Read the lines below. Copy out any that hold the string "this".

---------- GIVEN ENTRIES ----------

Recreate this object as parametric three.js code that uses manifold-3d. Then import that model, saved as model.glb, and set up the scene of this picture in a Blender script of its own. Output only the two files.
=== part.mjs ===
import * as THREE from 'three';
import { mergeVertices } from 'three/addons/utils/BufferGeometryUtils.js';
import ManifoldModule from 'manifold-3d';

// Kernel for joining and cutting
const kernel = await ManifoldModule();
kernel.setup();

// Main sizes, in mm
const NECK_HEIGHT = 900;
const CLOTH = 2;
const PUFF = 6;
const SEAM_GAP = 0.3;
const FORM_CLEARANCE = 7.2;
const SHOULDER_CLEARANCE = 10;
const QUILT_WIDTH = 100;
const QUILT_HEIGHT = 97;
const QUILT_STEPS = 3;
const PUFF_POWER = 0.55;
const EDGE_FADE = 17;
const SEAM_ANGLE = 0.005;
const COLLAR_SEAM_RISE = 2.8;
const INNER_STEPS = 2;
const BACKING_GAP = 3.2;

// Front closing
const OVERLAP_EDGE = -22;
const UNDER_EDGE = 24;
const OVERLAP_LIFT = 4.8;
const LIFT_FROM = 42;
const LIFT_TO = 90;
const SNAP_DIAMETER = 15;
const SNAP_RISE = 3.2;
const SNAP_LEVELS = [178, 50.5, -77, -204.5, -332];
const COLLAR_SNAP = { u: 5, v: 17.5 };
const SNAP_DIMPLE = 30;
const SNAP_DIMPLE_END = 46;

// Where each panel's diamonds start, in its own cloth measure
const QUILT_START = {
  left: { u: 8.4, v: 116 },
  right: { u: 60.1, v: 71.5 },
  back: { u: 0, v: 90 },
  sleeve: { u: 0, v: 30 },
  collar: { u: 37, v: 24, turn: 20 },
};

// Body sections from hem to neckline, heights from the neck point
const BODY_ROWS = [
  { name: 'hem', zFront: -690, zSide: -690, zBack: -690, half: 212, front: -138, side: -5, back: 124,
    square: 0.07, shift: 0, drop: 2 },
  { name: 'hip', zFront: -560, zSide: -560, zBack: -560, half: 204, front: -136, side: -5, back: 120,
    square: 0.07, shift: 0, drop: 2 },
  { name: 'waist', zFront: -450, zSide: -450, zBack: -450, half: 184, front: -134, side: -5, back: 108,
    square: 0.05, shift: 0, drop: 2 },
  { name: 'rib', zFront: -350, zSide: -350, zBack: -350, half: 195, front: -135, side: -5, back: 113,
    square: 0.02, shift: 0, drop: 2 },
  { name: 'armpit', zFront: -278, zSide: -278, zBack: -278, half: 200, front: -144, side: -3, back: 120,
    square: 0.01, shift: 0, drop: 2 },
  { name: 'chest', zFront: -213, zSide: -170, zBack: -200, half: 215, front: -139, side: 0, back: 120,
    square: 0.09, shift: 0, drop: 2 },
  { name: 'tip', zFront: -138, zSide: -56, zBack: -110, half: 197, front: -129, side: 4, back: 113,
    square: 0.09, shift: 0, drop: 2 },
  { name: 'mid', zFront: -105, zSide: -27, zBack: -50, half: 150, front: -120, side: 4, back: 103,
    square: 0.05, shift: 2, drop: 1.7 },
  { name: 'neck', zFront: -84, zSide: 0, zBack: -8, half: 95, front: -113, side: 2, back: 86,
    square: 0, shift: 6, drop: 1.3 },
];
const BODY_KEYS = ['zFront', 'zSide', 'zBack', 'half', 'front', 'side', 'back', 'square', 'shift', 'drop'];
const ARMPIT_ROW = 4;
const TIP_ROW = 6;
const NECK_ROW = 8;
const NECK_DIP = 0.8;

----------
---------- GIVEN ENTRIES ----------

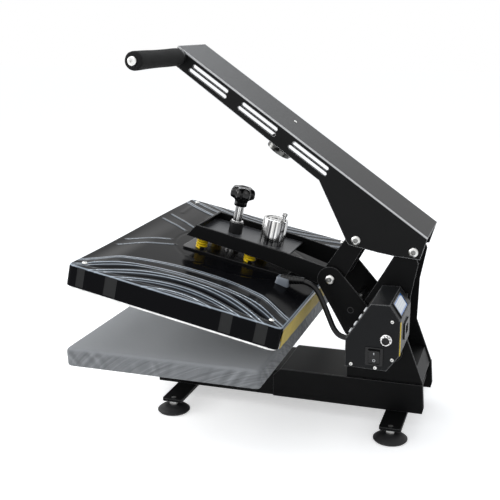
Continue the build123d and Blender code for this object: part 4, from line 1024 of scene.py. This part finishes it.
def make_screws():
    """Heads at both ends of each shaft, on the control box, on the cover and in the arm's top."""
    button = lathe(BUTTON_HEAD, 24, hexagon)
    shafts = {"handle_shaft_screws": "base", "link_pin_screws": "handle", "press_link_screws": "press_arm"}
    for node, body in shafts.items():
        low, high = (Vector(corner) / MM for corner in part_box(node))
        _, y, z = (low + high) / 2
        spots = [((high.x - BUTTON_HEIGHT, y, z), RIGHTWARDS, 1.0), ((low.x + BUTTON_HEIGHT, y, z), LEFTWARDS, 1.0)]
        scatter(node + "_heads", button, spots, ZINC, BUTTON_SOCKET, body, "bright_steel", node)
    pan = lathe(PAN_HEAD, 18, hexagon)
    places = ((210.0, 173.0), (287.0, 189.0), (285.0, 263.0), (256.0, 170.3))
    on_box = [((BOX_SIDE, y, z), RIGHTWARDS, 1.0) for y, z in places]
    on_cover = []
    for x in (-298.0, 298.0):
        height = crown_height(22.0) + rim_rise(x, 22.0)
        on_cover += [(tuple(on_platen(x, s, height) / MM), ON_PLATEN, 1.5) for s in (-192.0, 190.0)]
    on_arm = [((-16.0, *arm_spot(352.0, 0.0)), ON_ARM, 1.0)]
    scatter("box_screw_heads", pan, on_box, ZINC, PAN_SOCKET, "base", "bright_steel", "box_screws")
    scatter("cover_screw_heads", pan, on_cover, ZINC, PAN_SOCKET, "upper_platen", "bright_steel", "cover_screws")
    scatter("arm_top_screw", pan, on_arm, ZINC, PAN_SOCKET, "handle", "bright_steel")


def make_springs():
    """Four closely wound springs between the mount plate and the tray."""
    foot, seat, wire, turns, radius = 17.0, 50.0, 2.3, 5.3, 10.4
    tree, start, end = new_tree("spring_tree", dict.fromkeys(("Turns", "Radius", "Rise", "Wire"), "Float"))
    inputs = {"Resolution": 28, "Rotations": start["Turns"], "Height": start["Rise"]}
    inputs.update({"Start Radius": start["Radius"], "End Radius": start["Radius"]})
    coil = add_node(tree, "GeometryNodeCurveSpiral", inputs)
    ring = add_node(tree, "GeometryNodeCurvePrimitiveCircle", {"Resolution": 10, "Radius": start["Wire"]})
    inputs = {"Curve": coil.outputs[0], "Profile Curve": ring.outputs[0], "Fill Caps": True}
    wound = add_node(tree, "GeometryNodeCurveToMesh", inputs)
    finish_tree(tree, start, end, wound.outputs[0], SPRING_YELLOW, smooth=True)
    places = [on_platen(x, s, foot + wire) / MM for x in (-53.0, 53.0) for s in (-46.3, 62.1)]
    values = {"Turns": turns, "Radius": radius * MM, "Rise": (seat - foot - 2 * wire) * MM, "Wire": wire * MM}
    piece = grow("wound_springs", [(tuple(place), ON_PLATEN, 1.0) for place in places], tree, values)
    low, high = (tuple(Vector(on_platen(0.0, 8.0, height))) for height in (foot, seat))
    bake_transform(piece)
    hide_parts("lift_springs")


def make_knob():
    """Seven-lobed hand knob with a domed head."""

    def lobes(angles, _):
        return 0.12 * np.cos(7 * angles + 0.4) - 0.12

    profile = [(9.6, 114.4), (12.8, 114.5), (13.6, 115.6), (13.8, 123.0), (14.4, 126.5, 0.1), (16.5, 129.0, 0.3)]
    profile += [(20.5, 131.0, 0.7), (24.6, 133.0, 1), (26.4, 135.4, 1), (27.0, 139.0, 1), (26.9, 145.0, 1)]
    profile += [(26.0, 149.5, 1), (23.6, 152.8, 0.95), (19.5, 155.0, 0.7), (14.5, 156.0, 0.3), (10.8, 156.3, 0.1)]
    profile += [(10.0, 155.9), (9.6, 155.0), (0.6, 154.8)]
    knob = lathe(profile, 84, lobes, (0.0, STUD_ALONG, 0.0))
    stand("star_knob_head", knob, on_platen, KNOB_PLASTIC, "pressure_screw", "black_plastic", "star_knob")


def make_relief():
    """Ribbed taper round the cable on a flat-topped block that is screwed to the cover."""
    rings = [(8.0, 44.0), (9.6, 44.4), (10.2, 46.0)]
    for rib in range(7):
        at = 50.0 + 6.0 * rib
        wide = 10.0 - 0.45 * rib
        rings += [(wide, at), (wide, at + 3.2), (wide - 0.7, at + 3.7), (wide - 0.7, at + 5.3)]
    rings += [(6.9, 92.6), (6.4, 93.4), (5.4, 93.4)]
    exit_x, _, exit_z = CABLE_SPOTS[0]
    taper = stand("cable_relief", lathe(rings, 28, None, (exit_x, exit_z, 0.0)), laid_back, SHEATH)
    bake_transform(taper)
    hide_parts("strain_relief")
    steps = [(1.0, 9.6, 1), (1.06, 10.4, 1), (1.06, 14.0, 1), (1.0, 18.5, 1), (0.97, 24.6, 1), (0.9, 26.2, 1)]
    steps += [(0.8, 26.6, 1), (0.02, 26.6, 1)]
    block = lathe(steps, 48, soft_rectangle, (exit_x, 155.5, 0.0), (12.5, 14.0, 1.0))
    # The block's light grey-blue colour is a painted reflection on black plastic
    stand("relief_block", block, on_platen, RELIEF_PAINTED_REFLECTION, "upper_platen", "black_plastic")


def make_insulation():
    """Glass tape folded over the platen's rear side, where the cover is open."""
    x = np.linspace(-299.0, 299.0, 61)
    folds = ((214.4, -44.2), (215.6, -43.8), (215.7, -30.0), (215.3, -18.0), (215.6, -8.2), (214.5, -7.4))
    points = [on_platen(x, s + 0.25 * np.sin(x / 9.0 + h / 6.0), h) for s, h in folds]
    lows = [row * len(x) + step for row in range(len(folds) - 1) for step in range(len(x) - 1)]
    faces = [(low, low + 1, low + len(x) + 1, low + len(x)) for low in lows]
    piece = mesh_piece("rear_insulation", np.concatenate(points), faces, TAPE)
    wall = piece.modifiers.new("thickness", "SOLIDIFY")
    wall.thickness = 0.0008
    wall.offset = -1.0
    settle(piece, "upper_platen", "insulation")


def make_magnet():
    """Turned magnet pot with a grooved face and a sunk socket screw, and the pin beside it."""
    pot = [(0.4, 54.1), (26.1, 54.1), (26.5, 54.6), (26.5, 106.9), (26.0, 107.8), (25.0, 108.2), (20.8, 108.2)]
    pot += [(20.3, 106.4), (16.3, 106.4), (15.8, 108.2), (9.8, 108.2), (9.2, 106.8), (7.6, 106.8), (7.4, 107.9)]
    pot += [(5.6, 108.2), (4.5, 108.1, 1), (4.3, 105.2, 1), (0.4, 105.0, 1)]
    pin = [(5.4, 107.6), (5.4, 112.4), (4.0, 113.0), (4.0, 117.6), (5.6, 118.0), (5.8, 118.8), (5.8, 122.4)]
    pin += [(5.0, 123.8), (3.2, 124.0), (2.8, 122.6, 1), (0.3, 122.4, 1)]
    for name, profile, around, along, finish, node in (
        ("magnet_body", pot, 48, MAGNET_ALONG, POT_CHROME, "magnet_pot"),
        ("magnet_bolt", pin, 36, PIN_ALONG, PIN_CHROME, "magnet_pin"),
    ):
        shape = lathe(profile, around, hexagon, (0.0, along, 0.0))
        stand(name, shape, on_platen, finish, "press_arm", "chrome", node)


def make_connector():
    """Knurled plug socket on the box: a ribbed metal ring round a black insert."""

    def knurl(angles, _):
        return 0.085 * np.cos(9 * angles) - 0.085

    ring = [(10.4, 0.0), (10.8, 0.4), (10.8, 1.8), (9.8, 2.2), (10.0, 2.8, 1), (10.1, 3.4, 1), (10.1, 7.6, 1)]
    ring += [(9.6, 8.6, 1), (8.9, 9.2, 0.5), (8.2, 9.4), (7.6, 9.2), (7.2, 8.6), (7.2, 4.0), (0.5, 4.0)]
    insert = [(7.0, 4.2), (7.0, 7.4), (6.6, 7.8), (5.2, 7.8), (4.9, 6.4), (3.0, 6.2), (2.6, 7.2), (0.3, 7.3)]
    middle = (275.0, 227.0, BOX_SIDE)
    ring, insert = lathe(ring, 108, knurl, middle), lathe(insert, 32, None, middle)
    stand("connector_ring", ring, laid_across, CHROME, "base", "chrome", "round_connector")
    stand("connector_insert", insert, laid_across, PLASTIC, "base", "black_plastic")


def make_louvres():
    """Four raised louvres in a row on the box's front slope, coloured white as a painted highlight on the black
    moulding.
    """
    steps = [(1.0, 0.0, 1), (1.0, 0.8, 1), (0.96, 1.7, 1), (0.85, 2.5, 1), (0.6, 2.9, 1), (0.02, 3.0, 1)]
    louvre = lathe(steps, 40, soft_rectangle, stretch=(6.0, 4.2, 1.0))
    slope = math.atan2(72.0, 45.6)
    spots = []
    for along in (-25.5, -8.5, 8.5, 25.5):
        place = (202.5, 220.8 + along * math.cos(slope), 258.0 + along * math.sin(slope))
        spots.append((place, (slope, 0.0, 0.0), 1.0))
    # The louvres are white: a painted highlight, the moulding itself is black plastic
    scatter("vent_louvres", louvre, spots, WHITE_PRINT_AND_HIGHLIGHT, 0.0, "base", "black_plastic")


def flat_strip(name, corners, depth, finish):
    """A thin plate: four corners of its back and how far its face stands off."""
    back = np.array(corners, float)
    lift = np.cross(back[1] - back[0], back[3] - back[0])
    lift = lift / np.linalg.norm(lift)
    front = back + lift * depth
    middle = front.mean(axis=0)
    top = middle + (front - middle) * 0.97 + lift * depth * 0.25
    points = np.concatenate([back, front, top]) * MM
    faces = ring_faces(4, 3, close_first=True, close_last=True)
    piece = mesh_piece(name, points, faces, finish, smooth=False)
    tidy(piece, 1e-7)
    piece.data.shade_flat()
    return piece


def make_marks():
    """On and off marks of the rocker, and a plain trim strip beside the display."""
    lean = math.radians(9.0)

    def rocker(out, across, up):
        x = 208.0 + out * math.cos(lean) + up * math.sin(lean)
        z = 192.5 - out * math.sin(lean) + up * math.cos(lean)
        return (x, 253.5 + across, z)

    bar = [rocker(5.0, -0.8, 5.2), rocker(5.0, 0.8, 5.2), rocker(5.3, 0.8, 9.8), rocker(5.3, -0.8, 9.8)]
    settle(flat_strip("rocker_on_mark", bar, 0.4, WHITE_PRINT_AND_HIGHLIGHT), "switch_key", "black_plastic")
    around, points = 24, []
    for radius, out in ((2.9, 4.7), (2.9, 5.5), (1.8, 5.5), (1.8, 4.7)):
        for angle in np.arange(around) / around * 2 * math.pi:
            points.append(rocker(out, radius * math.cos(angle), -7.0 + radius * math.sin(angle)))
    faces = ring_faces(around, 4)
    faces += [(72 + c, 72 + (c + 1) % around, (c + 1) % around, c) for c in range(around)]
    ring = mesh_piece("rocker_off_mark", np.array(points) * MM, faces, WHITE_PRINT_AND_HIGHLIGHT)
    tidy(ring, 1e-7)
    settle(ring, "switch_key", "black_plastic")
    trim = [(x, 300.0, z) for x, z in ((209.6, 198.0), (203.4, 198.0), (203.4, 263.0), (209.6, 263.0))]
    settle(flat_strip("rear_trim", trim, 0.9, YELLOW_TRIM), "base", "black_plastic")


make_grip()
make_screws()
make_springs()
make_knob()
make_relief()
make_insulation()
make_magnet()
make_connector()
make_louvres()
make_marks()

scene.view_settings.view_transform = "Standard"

----------

▶ [RESPONSE BELOW]
Recreate this object as parametric three.js code that uses manifold-3d. Then import that model, saved as model.glb, and set up the scene of this picture in a Blender script of its own. Output only the two files.
Continue the build123d and Blender code for this object: part 4, from line 1024 of scene.py. This part finishes it.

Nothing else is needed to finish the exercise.